N'est-il pas un peu risqué pour les maires que soit autorisée, par l'article 24, la signature de promesses de vente ou de location avant la délivrance du permis d'aménager un lotissement ? J'y vois un risque de complications substantielles.

Est-il opportun d'instituer à l'article 23 la caducité du cahier des charges d'un lotissement s'il n'est pas publié dans les cinq ans au bureau des hypothèques?

La rationalisation des moyens est indispensable dans un contexte de restriction budgétaire. L'article 18 semble aller dans ce sens, puisqu'il tend à rendre facultatifs les centres communaux d'action sociale (CCAS) et à simplifier le régime des centres intercommunaux d'action sociale. Pourtant, sa rédaction doit être clarifiée. J'ai reçu la vice-présidente de l'association nationale des CCAS. Certaines communes n'ont pas de CCAS, d'autres ne disposent que d'une coquille vide. Il m'a fallu attendre 20 minutes et poser à la représentante des CCAS une question sur le financement de ces structures pour qu'elle veuille bien parler des collectivités territoriales. Le sujet abordé par cet article est réel, mais faut-il systématiquement rendre facultative la création d'un CCAS ? Lorsqu'un centre intercommunal d'action sociale est créé, il suffit incontestablement que ses antennes communales conduisent une action sociale de proximité.

L'article 33 met en cause l'anonymat de plein droit dont bénéficient les patients pris en charge au titre des infections sexuellement transmissibles, dans le cadre de la fusion des consultations de dépistage anonyme et gratuit avec les centres d'information, de dépistage et de diagnostic des infections sexuellement transmissibles.

Très logiquement, ce texte porte sur des sujets extrêmement variés, ce qui exige de tout examiner de très près.
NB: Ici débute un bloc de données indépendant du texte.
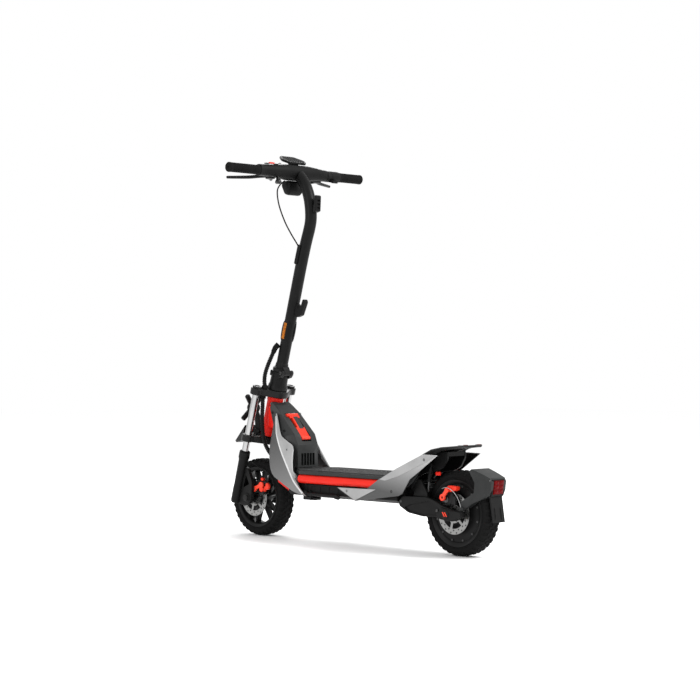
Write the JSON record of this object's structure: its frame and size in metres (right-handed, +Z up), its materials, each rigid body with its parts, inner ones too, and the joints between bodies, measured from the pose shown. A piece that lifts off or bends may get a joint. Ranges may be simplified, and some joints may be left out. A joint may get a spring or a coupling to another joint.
{
  "type": "electric kick scooter",
  "caption": "Folding electric kick scooter: telescopic fork, sprung swingarm with hub motor, disc brakes, deck with raised foot rest, hinged stem and display bar.",
  "frame": {"origin": "on the floor, under the middle of the overall length and width, wheels standing on z = 0", "axes": "+X forward towards the front wheel, +Y to the rider's left, +Z up"},
  "size_m": [1.279, 0.641, 1.3721],
  "materials": {
    "frame_red": "satin red paint",
    "matt_black": "matt black powder coat",
    "black_plastic": "fine-grained black plastic",
    "shroud_grey": "dark grey moulded plastic",
    "panel_grey": "mid grey satin panels with pale edges",
    "deck_rubber": "ribbed grey rubber",
    "accent_orange": "orange-red anodised look",
    "chrome": "polished",
    "steel": "brushed and drilled",
    "tyre": "knobbly black rubber",
    "red_lens": "faceted red lens",
    "screen": "dark screen, off",
    "battery": "shrink-wrapped cells"
  },
  "bodies": {
    "chassis": {"main_frame": "frame_red", "deck_plate": "shroud_grey", "deck_mat": "deck_rubber", "battery_tray": "black_plastic", "battery_pack": "battery", "neck_shroud": "shroud_grey", "fairing_left": "panel_grey", "fairing_right": "panel_grey", "wing_left": "panel_grey", "wing_right": "panel_grey", "kick_plate": "black_plastic", "kickstand_bracket": "matt_black", "harness_lower": "black_plastic"},
    "latch": {"latch_lever": "accent_orange"},
    "kickstand": {"kickstand_leg": "matt_black"},
    "swingarm": {"swingarm": "matt_black", "rear_axle": "steel", "rear_caliper": "matt_black", "rear_fender": "shroud_grey", "tail_light": "red_lens"},
    "rear_caliper_arm": {"rear_caliper_arm": "accent_orange"},
    "rear_wheel": {"rear_tyre": "tyre", "rear_hub_motor": "matt_black", "rear_rotor": "steel"},
    "shock_bodies": {"shock_body_left": "steel", "shock_body_right": "steel"},
    "shock_shafts": {"shock_shaft_left": "chrome", "shock_shaft_right": "chrome"},
    "steer": {"lower_crown": "matt_black", "upper_crown": "matt_black", "stanchion_left": "chrome", "stanchion_right": "chrome", "headlight": "black_plastic", "front_fender": "black_plastic", "fold_base": "matt_black"},
    "fork_lower": {"fork_leg_left": "matt_black", "fork_leg_right": "matt_black", "front_axle": "steel", "front_caliper": "matt_black"},
    "front_caliper_arm": {"front_caliper_arm": "accent_orange"},
    "front_wheel": {"front_tyre": "tyre", "front_rim": "matt_black", "front_rotor": "steel"},
    "stem": {"stem_tube": "matt_black", "handlebar": "matt_black", "bar_cover": "black_plastic", "display": "screen", "bar_light": "black_plastic", "grip_left": "black_plastic", "grip_right": "black_plastic", "stow_bracket": "black_plastic", "bag_hook": "black_plastic", "brake_cable": "black_plastic", "harness_upper": "black_plastic"},
    "brake_lever_left": {"brake_lever_left": "matt_black"},
    "brake_lever_right": {"brake_lever_right": "matt_black"},
    "throttle": {"throttle": "black_plastic"},
    "turn_switch": {"turn_switch": "accent_orange"},
    "mode_button": {"mode_button": "steel"}
  },
  "joints": [
    {"name": "steering", "type": "hinge", "parent": "chassis", "child": "steer", "pos_m": [0.4455, 0, 0.456], "axis": [-0.2756, 0, 0.9613], "range_deg": [-40, 40], "deforming": ["harness_lower"]},
    {"name": "stem_fold", "type": "hinge", "parent": "steer", "child": "stem", "pos_m": [0.37587, 0, 0.59], "axis": [0, -1, 0], "range_deg": [0, 96], "deforming": ["harness_upper"]},
    {"name": "fork_travel", "type": "slide", "parent": "steer", "child": "fork_lower", "axis": [-0.2756, 0, 0.9613], "range_m": [0, 0.035], "stiffness_N_per_m": 8000, "springref_m": -0.03},
    {"name": "front_wheel_spin", "type": "hinge", "parent": "fork_lower", "child": "front_wheel", "pos_m": [0.4995, 0, 0.14], "axis": [0, 1, 0], "continuous": true},
    {"name": "swingarm_pivot", "type": "hinge", "parent": "chassis", "child": "swingarm", "pos_m": [-0.2945, 0, 0.163], "axis": [0, 1, 0], "range_deg": [0, 8], "stiffness_Nm_per_rad": 400, "springref_deg": -8.59},
    {"name": "rear_wheel_spin", "type": "hinge", "parent": "swingarm", "child": "rear_wheel", "pos_m": [-0.4785, 0, 0.14], "axis": [0, 1, 0], "continuous": true},
    {"name": "shock_tilt", "type": "hinge", "parent": "chassis", "child": "shock_bodies", "pos_m": [-0.3875, 0, 0.292], "axis": [0, -1, 0], "range_deg": [0, 5.3]},
    {"name": "shock_stroke", "type": "slide", "parent": "shock_bodies", "child": "shock_shafts", "axis": [-0.1504, 0, 0.9886], "range_m": [0, 0.0095]},
    {"name": "latch_hinge", "type": "hinge", "parent": "chassis", "child": "latch", "pos_m": [0.3455, 0, 0.439], "axis": [0, 1, 0], "range_deg": [0, 60]},
    {"name": "kickstand_pivot", "type": "hinge", "parent": "chassis", "child": "kickstand", "pos_m": [0.1685, 0.096, 0.172], "axis": [0, -1, 0], "range_deg": [0, 80]},
    {"name": "brake_lever_left_pivot", "type": "hinge", "parent": "stem", "child": "brake_lever_left", "pos_m": [0.3605, 0.118, 1.292], "axis": [0, 0, 1], "range_deg": [0, 18], "stiffness_Nm_per_rad": 1.5, "springref_deg": -11.46},
    {"name": "brake_lever_right_pivot", "type": "hinge", "parent": "stem", "child": "brake_lever_right", "pos_m": [0.3605, -0.118, 1.292], "axis": [0, 0, -1], "range_deg": [0, 18], "stiffness_Nm_per_rad": 1.5, "springref_deg": -11.46},
    {"name": "front_caliper_arm_pivot", "type": "hinge", "parent": "fork_lower", "child": "front_caliper_arm", "pos_m": [0.4401, 0.063, 0.18751], "axis": [0, -1, 0], "range_deg": [0, 20]},
    {"name": "rear_caliper_arm_pivot", "type": "hinge", "parent": "swingarm", "child": "rear_caliper_arm", "pos_m": [-0.4755, 0.073, 0.217], "axis": [0, -1, 0], "range_deg": [0, 20]},
    {"name": "throttle_pivot", "type": "hinge", "parent": "stem", "child": "throttle", "pos_m": [0.3225, -0.17, 1.306], "axis": [0, -1, 0], "range_deg": [0, 28], "stiffness_Nm_per_rad": 0.3, "springref_deg": -17.19},
    {"name": "turn_switch_slide", "type": "slide", "parent": "stem", "child": "turn_switch", "axis": [0, 1, 0], "range_m": [-0.003, 0.003]},
    {"name": "mode_button_press", "type": "slide", "parent": "stem", "child": "mode_button", "axis": [0, 0, -1], "range_m": [0, 0.0015], "stiffness_N_per_m": 800, "springref_m": -0.001}
  ],
  "couplings": [
    {"joint": "shock_tilt", "follows": "swingarm_pivot", "ratio": 0.638},
    {"joint": "shock_stroke", "follows": "swingarm_pivot", "m_per_rad": 0.0665},
    {"joint": "front_caliper_arm_pivot", "follows": "brake_lever_left_pivot", "ratio": 1},
    {"joint": "rear_caliper_arm_pivot", "follows": "brake_lever_right_pivot", "ratio": 1}
  ]
}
Nous devons éviter des mesures qui, en pratique, compliqueraient encore les règles et augmenteraient les coûts pour les collectivités territoriales. Ainsi, l'article 32 autoriserait les collectivités à recourir au concours sur titre dans les filières sociale, médico-sociale et médico-technique présentant des difficultés de recrutement. La solution proposée est-elle appropriée ? Ce sujet concerne aussi les centres de gestion. Il faut l'examiner de près.

Les articles 5, 6 et 15 utilisent l'évolution technologique pour simplifier les obligations des autorités locales en matière d'affichage, de publication et de mise à disposition du public des actes de la collectivité. Indéniablement, l'informatique rend obsolètes certaines obligations, mais tout le monde ne l'utilise pas ! Il faut donc maintenir un socle minimum d'informations sur papier.

Le président du comité des finances locales, M. Gilles Carrez, a insisté sur la nécessité d'un travail fondamental de simplification en période de restrictions budgétaires. Il était très remonté contre certaines normes. M. Alain Lambert souhaite que la CCEN soit désormais sollicitée pour donner un avis conforme.

Sachant le peu de temps imparti et qu'un renvoi en commission est proposé, je n'insiste pas, aujourd'hui, sur chaque norme concernée.

Les collectivités territoriales attendent une réponse aux difficultés nombreuses qui entravent leur fonctionnement. Nous devons en être conscients. Les administrés doivent accéder à un service adapté, mais nous sommes également responsables de certaines normes. Hier, M. Arthuis a rappelé qu'il avait refusé l'an dernier de voter une loi agricole compliquant encore les normes applicables aux repas des enfants à la cantine.

Les élus locaux attendent l'intervention du législateur sur ce sujet d'une extrême importance.